Na parábola da ovelha perdida Deus é atribuído a um criador de cem ovelhas. Lá pelas tantas, esse criador perde uma, decide imediatamente deixar as noventa e nove e corre para encontrar aquela que se extraviou; seu esforço só termina após encontrá-la. Assim sendo, recolhe em seu regaço e convida alegremente todos os amigos para celebrar com ele, uma vez que encontrou tal ovelha. Em seguida, vemos que Deus é comparado a uma figura materna que ao perder uma moeda, busca com todos os cuidados até encontrá-la, posteriormente reúne todas as amigas para festejar porque a alegria é imensa por ter encontrado aquela moeda. E por fim, observemos a presença de um Pai misericordioso que se compadece até as entranhas, acolhe com bondade e laços de amor (cf Os 11). Um verdadeiro Pai capaz de oferecer uma festa inigualável por ocasião da volta do Filho mais novo, ademais, chega a tal ponto de presentear-lhe com a melhor roupa, sandálias e anéis brilhantes.

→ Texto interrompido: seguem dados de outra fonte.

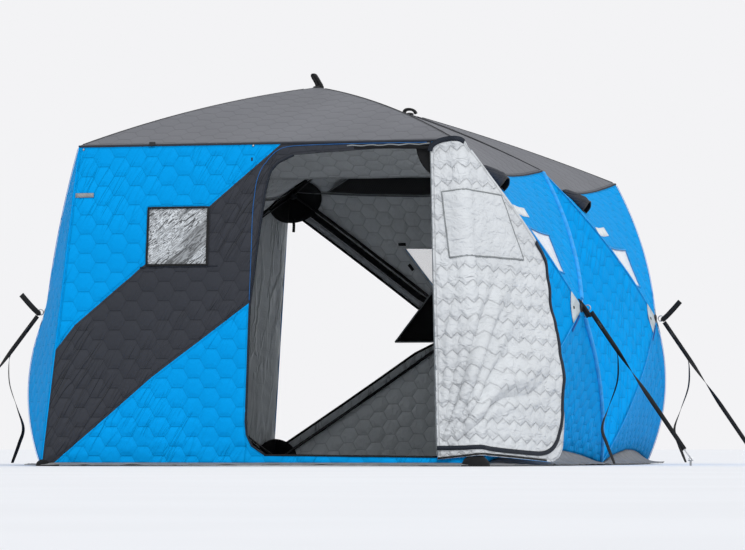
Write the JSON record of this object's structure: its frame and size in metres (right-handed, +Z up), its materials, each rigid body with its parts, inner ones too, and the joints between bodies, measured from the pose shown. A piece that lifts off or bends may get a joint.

Nestas parábolas cabe perceber o zelo de Deus pela vida das pessoas excluídas e desprezadas. É importante notar que o posicionamento de Deus é diferente do comportamento humano, Ele possui uma pedagogia que inclui a pessoa. Em outras palavras, o Senhor alegra-se e compartilha com seus anjos todo momento que um só pecador alcança a graça. De outro modo as três parábolas acentua-se a alegria do céu e dos anjos, comparada a alegria do pastor e da mulher que reencontra a ovelha e a moeda perdida, se une ainda mais na parábola do filho perdido e o filho fiel, onde o Pai comparte na alegria ao realizar a maior festa, o que causa raiva no irmão mais velho.
Buscando aprofundar a última parábola, averiguamos que a ênfase não consiste no fato do filho mais novo ter abandonado a sua casa paterna com o intuito de esbanjar seus bens herdados, pelo contrário, aqui vale ressaltar a atitude do Pai que reencontra e acolhe, outra vez, seu filho. Observemos que Pai readmite como partícipe da herança: veste com a mais bela roupa, acolhe como uma pessoa digna, que merece um anel e sandálias brilhantes. Nos comes e bebes, não resume em qualquer cardápio, mas, sobretudo, precisamos de um novilho cevado, ou seja, todos os esforços era para celebrar a volta do filho mais novo. Naturalmente que esta posição do Pai inquieta o filho mais velho, que se recusa entrar na festa, todavia, o Pai busca fazer entender que esta alegria também lhe pertence, porque afinal todos compõem a mesma família, merecedores da mesma herança.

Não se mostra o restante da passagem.